**Stored data**.

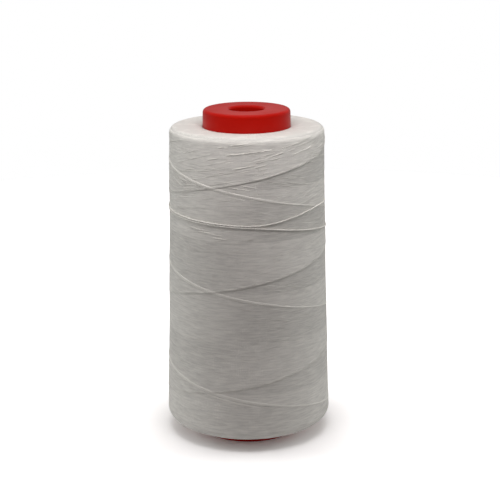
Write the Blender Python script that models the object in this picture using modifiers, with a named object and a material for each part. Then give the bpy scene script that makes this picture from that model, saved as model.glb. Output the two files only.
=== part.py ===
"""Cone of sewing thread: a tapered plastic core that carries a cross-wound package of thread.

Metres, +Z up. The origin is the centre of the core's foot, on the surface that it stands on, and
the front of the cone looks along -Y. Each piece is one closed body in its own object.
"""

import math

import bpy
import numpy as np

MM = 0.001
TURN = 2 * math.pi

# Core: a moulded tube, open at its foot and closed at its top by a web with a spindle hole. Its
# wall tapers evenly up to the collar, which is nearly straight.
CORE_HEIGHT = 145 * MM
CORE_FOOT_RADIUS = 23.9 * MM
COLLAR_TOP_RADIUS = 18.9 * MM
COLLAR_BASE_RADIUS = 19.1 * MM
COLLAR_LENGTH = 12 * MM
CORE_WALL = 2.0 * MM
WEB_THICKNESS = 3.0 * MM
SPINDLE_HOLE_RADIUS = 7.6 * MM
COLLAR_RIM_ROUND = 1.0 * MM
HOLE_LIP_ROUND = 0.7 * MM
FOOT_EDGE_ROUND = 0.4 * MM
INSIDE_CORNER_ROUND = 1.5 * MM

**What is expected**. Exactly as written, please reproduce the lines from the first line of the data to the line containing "package of thread.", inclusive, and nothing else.

**Output of the task**.
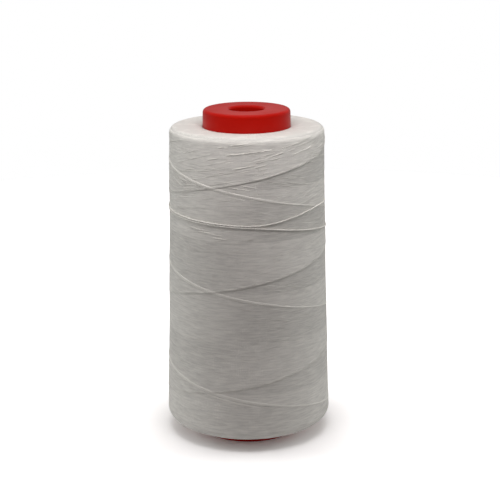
Write the Blender Python script that models the object in this picture using modifiers, with a named object and a material for each part. Then give the bpy scene script that makes this picture from that model, saved as model.glb. Output the two files only.
=== part.py ===
"""Cone of sewing thread: a tapered plastic core that carries a cross-wound package of thread.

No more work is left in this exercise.